Blog Post, Clubs, Juventus

Max Allegri’s disappointment with the VAR system was evident in Juventus’ draw with Atalanta.

Atalanta and Juventus served up a cracking 2-2 draw and Max Allegri was angry at the final whistle. It probably had more to do with the fact that his team had missed a penalty and had let a two-goal lead slip away, but the headlines again were about VAR.

Stephan Lichsteiner’s elbow found Alejandro “Papu” Gomez in the build-up to Mario Mandzukic’s goal. Referee Antonio Damato first let it stand, VAR asked him to review and he then overturned his decision, disallowing it. Damato’s decision was correct — Lichtsteiner was protecting the ball by extending his arm, but he caught Gomez and it was dangerous, meeting referees’ directives for a foul and a yellow card — but some were miffed at the fact that 13 seconds elapsed between the foul and the goal.

Again, this is a VAR procedural issue, one that we’ll need to get used to: How far back can you go in the build-up?
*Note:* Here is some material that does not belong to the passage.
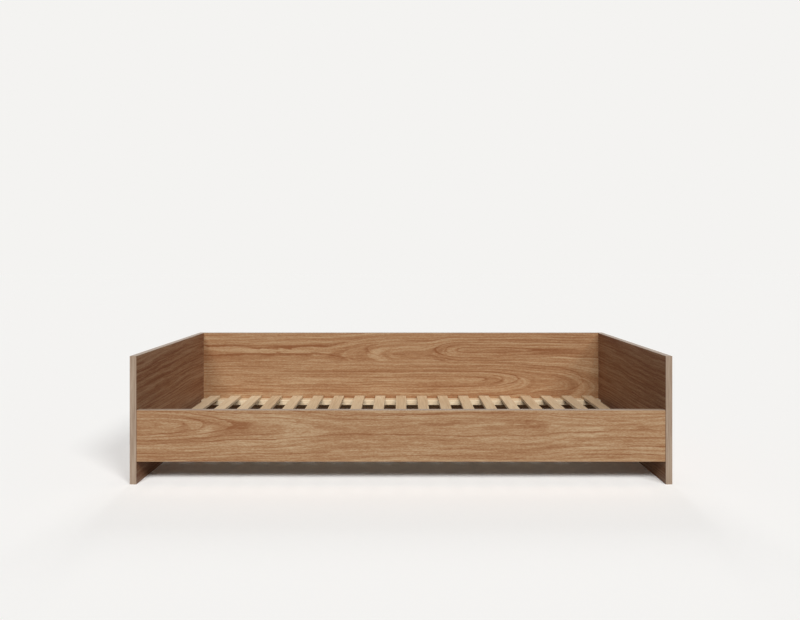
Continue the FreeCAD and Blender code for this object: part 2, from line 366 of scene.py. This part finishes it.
def edge_band(name, seed):
    """A thin strip of oak, a little greyer than the faces, with straight grain along the strip."""
    f = finish(name)
    x, y, z = f.place()
    on_side = f.ease(abs(x), well_end - 0.5 * MM, well_end - 0.1 * MM)
    top_band = side_height - band
    on_top = f.ease(z, top_band - 0.2 * MM, top_band)
    upright, lying_side, along_x = on_side * (1.0 - on_top), on_side * on_top, 1.0 - on_side
    strip_x = f.noise(x * 9.0, (y + z) * 300.0, z * 9.0 + seed, detail=3.0, roughness=0.6)
    strip_y = f.noise(y * 9.0, x * 190.0, seed, detail=3.0, roughness=0.6)
    strip_z = f.noise(z * 9.0, x * 190.0, y * 3.0 + seed, detail=3.0, roughness=0.6)
    grain = strip_x * along_x + strip_y * lying_side + strip_z * upright
    stops = (0.2, 0.5, 0.8)
    grey = f.ramp(grain, *zip(stops, (screen(125, 103, 85), screen(151, 130, 111),
                                      screen(169, 151, 133))))
    brown = f.ramp(grain, *zip(stops, (screen(120, 80, 52), screen(146, 108, 76),
                                       screen(166, 132, 100))))
    # The bands under the rail and the back panel are as brown as the veneer.
    above_low_bands = floor_gap + 2.0 * MM
    under_edge = along_x * (1.0 - f.ease(z, above_low_bands, above_low_bands + 0.2 * MM))
    # Hands and cloth rub the two long edges of every strip: they go paler, in places.
    cross_board_middle = rail_middle + (back_middle - rail_middle) * f.ease(y, -100.0 * MM, 100.0 * MM)
    board_middle = side_middle * on_side + cross_board_middle * along_x
    off_middle = abs(abs(x * on_side + y * along_x) - board_middle)
    rubbed_places = f.ease(f.noise(x * 30.0, y * 30.0, z * 30.0 + seed), 0.45, 0.65)
    worn = f.ease(off_middle, half_board - 0.9 * MM, half_board - 0.1 * MM) * rubbed_places
    colour = f.mix(0.35 * worn, f.mix(under_edge, grey, brown), screen(186, 170, 150))
    return f.skin(colour, 0.42 + 0.2 * (grain - 0.5) + 0.1 * worn, grain, depth=0.05 * MM)


def pale_wood(name, seed):
    """Planed pale softwood of slats, along y, and ledgers, along x, each stick a little different."""
    f = finish(name)
    x, y, z = f.place()
    stick = ((x - first_slat) / slat_pitch).nearest_whole()
    is_slat = f.ease(z, ledger_top + 0.05 * MM, ledger_top + 0.15 * MM)
    stick_luck = f.luck(stick * is_slat + 0.37)
    slat_grain = f.noise(y * 6.0, x * 260.0, z * 260.0 + stick_luck * 40.0, detail=2.0, roughness=0.6)
    ledger_grain = f.noise(x * 6.0, y * 260.0, z * 260.0 + seed, detail=2.0, roughness=0.6)
    grain = slat_grain * is_slat + ledger_grain * (1.0 - is_slat)
    colour = f.ramp(grain + 0.25 * (stick_luck - 0.5), (0.2, screen(180, 151, 116)),
                    (0.5, screen(205, 180, 146)), (0.8, screen(221, 202, 171)))
    # The slats' long edges are rubbed paler, in places.
    off_middle = abs(x - first_slat - stick * slat_pitch)
    rubbed_places = f.ease(f.noise(x * 25.0, y * 25.0, seed), 0.4, 0.65)
    worn = f.ease(off_middle, half_slat - 1.2 * MM, half_slat - 0.1 * MM) * is_slat * rubbed_places
    colour = f.mix(0.4 * worn, colour, screen(222, 205, 178))
    return f.skin(colour, 0.58 + 0.1 * (grain - 0.5) + 0.08 * worn, grain, depth=0.08 * MM)


def metal(name, colour, roughness, seed):
    """Bare or plated metal with a faint cloudiness in its colour and its polish."""
    f = finish(name)
    x, y, z = f.place()
    cloud = f.noise(x * 900.0, y * 900.0, z * 900.0 + seed, detail=2.0)
    dull = 0.86
    tone = f.mix(cloud, screen(*[part * dull for part in colour]), screen(*colour))
    return f.skin(tone, roughness + 0.15 * (cloud - 0.5), cloud, depth=0.01 * MM, Metallic=1.0)


def beech(name):
    """Turned beech, with its grain along x."""
    f = finish(name)
    x, y, z = f.place()
    grain = f.noise(x * 30.0, y * 900.0, z * 900.0, detail=2.0)
    colour = f.ramp(grain, (0.3, screen(170, 124, 84)), (0.7, screen(206, 164, 122)))
    return f.skin(colour, 0.6 + 0.1 * (grain - 0.5), grain, depth=0.1 * MM)


def dress(material, *nodes):
    """Gives CAD nodes their finish."""
    for node in nodes:
        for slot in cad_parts[node].material_slots:
            slot.material = material


# Each leaf: the heart's height, its depth under the leaf, and its bends, from one place along the
# leaf to another, with the change of depth.
rail_leaf = (0.228, 0.012, (-1.0, -0.60, 0.038), (-0.50, -0.20, 0.016), (-0.10, 0.45, -0.006),
             (0.46, 0.66, 0.011))
back_lower = (0.250, 0.010, (0.34, 0.80, 0.052), (0.76, 1.05, 0.045))
back_upper = (0.398, 0.085, (-0.40, 0.05, -0.040), (0.12, 0.34, -0.033), (0.50, 1.00, 0.010))
side_lower = (-0.080, 0.060, (-0.30, 0.30, 0.012))
side_upper = (0.640, 0.080, (-0.45, 0.20, 0.030))
# Each knot: its place along the rail, its height and its size.
rail_knots = ((-0.386, 0.236, 4.5 * MM), (-0.430, 0.220, 3.5 * MM), (0.440, 0.239, 5.0 * MM))
no_seam = 1.0                   # higher than any board

dress(oak_veneer("oak_front_rail", "X", "Z", "Y", rail_middle, (rail_leaf, rail_leaf), seam=no_seam,
                 seed=3.0, knots=rail_knots, tone_and_painted_shade=(1.11, 1.13, 1.13)), "front_rail")
dress(oak_veneer("oak_back_panel", "X", "Z", "Y", back_middle, (back_lower, back_upper), seam=0.343,
                 seed=11.0, tone_and_painted_shade=(1.04, 1.01, 0.97)), "back_panel")
# The side panels' darker tone is painted shade: it darkens both of their faces to stand in for the shade
# that falls on their inner faces.
dress(oak_veneer("oak_side_panels", "Y", "Z", "X", side_middle, (side_lower, side_upper), seam=0.262,
                 seed=23.0, tone_and_painted_shade=(0.89, 0.77, 0.77), figure=1.9),
      "side_panel_left", "side_panel_right")
dress(edge_band("oak_edge_band", seed=2.0), "side_bands_left", "side_bands_right",
      "front_rail_bands", "back_panel_bands")
dress(pale_wood("pale_planed_wood", seed=5.0), "ledger_front", "ledger_rear",
      *[f"slat_{number:02d}" for number in range(1, slat_count + 1)])
dress(metal("cast_cam_metal", (190, 188, 182), roughness=0.38, seed=1.0), "cam_locks")
dress(metal("bolt_steel", (200, 198, 192), roughness=0.25, seed=2.0), "cam_bolts")
dress(beech("beech_dowels"), "dowels")


# ---------------------------------------------------------------- screws

def cross_head_screws(material):
    """A countersunk screw with a cross recess and a thread, on every point, driven along "drive"."""
    names = ("shank", "head", "length", "pitch", "thread", "recess")
    g = Shape("cross_head_screws", *names)
    shank, head, length, pitch, thread, recess = (g.given(name) for name in names)

    # The screw is a tube of rings round Z, head at the origin. Each ring takes its own radius.
    sides, rows_to_a_turn = 20, 5.0
    bar = g.node("GeometryNodeMeshCylinder", {"fill_type": "NGON"},
                 {"Vertices": sides, "Side Segments": length / pitch * rows_to_a_turn,
                  "Radius": 1.0, "Depth": length})
    x, y, z = g.apart(g.node("GeometryNodeInputPosition"))
    along = z + length / 2.0
    turn = x.maths("ARCTAN2", y, x) / math.tau
    ridge = abs((along / pitch - turn).past_whole() - 0.5) * 2.0
    thread_start = head * 1.2
    threaded = g.ease(along, thread_start, thread_start + pitch)
    core = shank - thread * (1.0 - ridge) * threaded
    countersink, tip, point_radius = head - along, (length - along) / 2.0, shank * 0.04
    radius = core.larger(countersink).smaller(tip).larger(point_radius)
    screw = g.node("GeometryNodeSetPosition", inputs={
        "Geometry": bar, "Position": g.point(x * radius, y * radius, along)})

    blade_share, recess_narrowing = 0.22, 0.7
    blade = recess * blade_share
    blanks = [g.node("GeometryNodeMeshCube", inputs={"Size": g.point(wide, narrow, recess)})
              for wide, narrow in ((recess, blade), (blade, recess))]
    for blank in blanks:
        across, narrow, deep = g.apart(g.node("GeometryNodeInputPosition"))
        taper = 1.0 - recess_narrowing * deep.larger(0.0) / recess
        tapered = g.point(across * taper, narrow * taper, deep)
        arm = g.node("GeometryNodeSetPosition", inputs={"Geometry": blank, "Position": tapered})
        screw = g.node("GeometryNodeMeshBoolean", {"operation": "DIFFERENCE"},
                       {"Mesh 1": screw, "Mesh 2": arm})

    spin = g.node("FunctionNodeRandomValue", {"data_type": "FLOAT"},
                  {"Min_001": 0.0, "Max_001": math.tau, "Seed": 7}, "Value_001")
    spun = g.node("FunctionNodeEulerToRotation", inputs={"Euler": g.point(0.0, 0.0, spin)})
    drive = g.node("GeometryNodeInputNamedAttribute", {"data_type": "FLOAT_VECTOR"}, {"Name": "drive"})
    aimed = g.node("FunctionNodeAlignRotationToVector", {"axis": "Z"},
                   {"Rotation": spun, "Vector": drive})
    g.close(g.node("GeometryNodeInstanceOnPoints", inputs={
        "Points": g.given("Geometry"), "Instance": screw, "Rotation": aimed}), material)
    return g


def driven_points(name, places):
    """A mesh of loose points, each with the way its screw is driven."""
    mesh = bpy.data.meshes.new(name)
    mesh.from_pydata([place for place, _ in places], [], [])
    drive = mesh.attributes.new("drive", "FLOAT_VECTOR", "POINT")
    drive.data.foreach_set("vector", [part for _, way in places for part in way])
    return mesh


slat_middles = [first_slat + slat_pitch * number for number in range(slat_count)]
down, to_front, to_back = (0.0, 0.0, -1.0), (0.0, -1.0, 0.0), (0.0, 1.0, 0.0)
slat_points = driven_points("slat_screw_points", [
    ((x, y, slat_top), down) for x in slat_middles for y in ledger_middles])
# Under every third slat, a quarter of its width beside its middle, clear of the slat's own screw.
ledger_points = driven_points("ledger_screw_points", [
    ((x + half_slat / 2, y, ledger_mid_height), way)
    for y, way in zip(ledger_faces, (to_front, to_back)) for x in slat_middles[::3]])
screws = cross_head_screws(metal("yellow_zinc_screws", (206, 184, 132), roughness=0.28, seed=3.0))
for piece, node in (
    (screws.make("slat_screws_cross_head", slat_points, shank=1.75 * MM, head=3.5 * MM,
                 length=25.0 * MM, pitch=2.2 * MM, thread=0.5 * MM, recess=3.9 * MM), "slat_screws"),
    (screws.make("ledger_screws_cross_head", ledger_points, shank=2.5 * MM, head=5.0 * MM,
                 length=62.0 * MM, pitch=3.0 * MM, thread=0.7 * MM, recess=5.4 * MM), "ledger_screws"),
):
    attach(piece, "root")
    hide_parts(node)


# ---------------------------------------------------------------- camera, floor and light

camera = bpy.data.objects.new("camera", bpy.data.cameras.new("camera"))
camera.location = (0.0, -3.1925, 0.8285)
camera.rotation_euler = (math.radians(90), 0, 0)
camera.data.sensor_width = 36.0
camera.data.lens = 32.36
camera.data.shift_x, camera.data.shift_y = -0.0013, -0.0561
camera.data.clip_end = 200.0
bpy.context.scene.collection.objects.link(camera)
bpy.context.scene.camera = camera
bpy.context.scene.view_settings.view_transform = "Standard"

reach = 60.0                    # middle of the floor to its edges
floor_mesh = bpy.data.meshes.new("floor")
floor_mesh.from_pydata([(-reach, -reach, 0), (reach, -reach, 0), (reach, reach, 0), (-reach, reach, 0)],
                       [], [(0, 1, 2, 3)])
floor = bpy.data.objects.new("floor", floor_mesh)
bpy.context.scene.collection.objects.link(floor)

# The floor and the studio look nearly white, and throw less light back at the bed than that.
floor_finish = finish("studio_floor")
floor_grey = 0.28
pale = floor_finish.node("ShaderNodeBsdfDiffuse", inputs={"Color": screen(255, 254, 252)})
quiet = floor_finish.node("ShaderNodeBsdfDiffuse", inputs={"Color": (floor_grey,) * 3 + (1.0,)})
floor_mesh.materials.append(floor_finish.blend_surfaces(floor_finish.looked_at(), quiet, pale))

studio_white = screen(244, 243, 241)
dome_share = 0.078
studio = Finish(bpy.data.worlds.new("studio"))
bpy.context.scene.world = studio.owner
lit = studio.node("ShaderNodeBackground", inputs={"Color": (1.0, 1.0, 1.0, 1.0), "Strength": dome_share})
shown = studio.node("ShaderNodeBackground", inputs={"Color": studio_white, "Strength": 1.0})
studio.blend_surfaces(studio.looked_at(), lit, shown)

# Each lamp: degrees round from the front towards the right, degrees up, how wide it looks from
# the bed in degrees, and its share of the light on the open floor.
lamps = {
    "front_softbox_left": (-13, 36, 16, 0.276),
    "front_softbox_middle": (7, 38, 14, 0.260),
    "front_softbox_right": (35, 36, 16, 0.214),
    "rear_softbox": (180, 26, 16, 0.077),
}
for name, (round_from_front, up_angle, width, share) in lamps.items():
    lamp = bpy.data.lights.new(name, "SUN")
    lamp.angle = math.radians(width)
    lamp.energy = math.pi * share / math.sin(math.radians(up_angle))
    holder = bpy.data.objects.new(name, lamp)
    holder.rotation_euler = (math.radians(90 - up_angle), 0, math.radians(round_from_front))
    # The rear lamp would glare in the bands along the top.
    holder.visible_glossy = name != "rear_softbox"
    bpy.context.scene.collection.objects.link(holder)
As the guidelines stand, since there was no change in possession or stop in play, it was considered all part of the same attacking move. Not everyone may like this but hey, that’s why VAR is being trialed.

VAR also featured shortly thereafter when Damato awarded a penalty to Juventus after Riccardo Petagna appeared to extend his shoulder to meet a free-kick while standing in the wall. Here VAR questioned his call, Damato watched the replay and stuck with his decision. That one was a lot more dubious, but again, VAR says a decision can only be overturned if there is a “clear error.” You can only assume Damato did not see a “clear error” — at least not in the pictures he watched.

It’s probably a debate for another time but it’s always worth remembering that this is a season-long test of VAR and it’s not just officials who are being tested. The fans and media are being educated, too.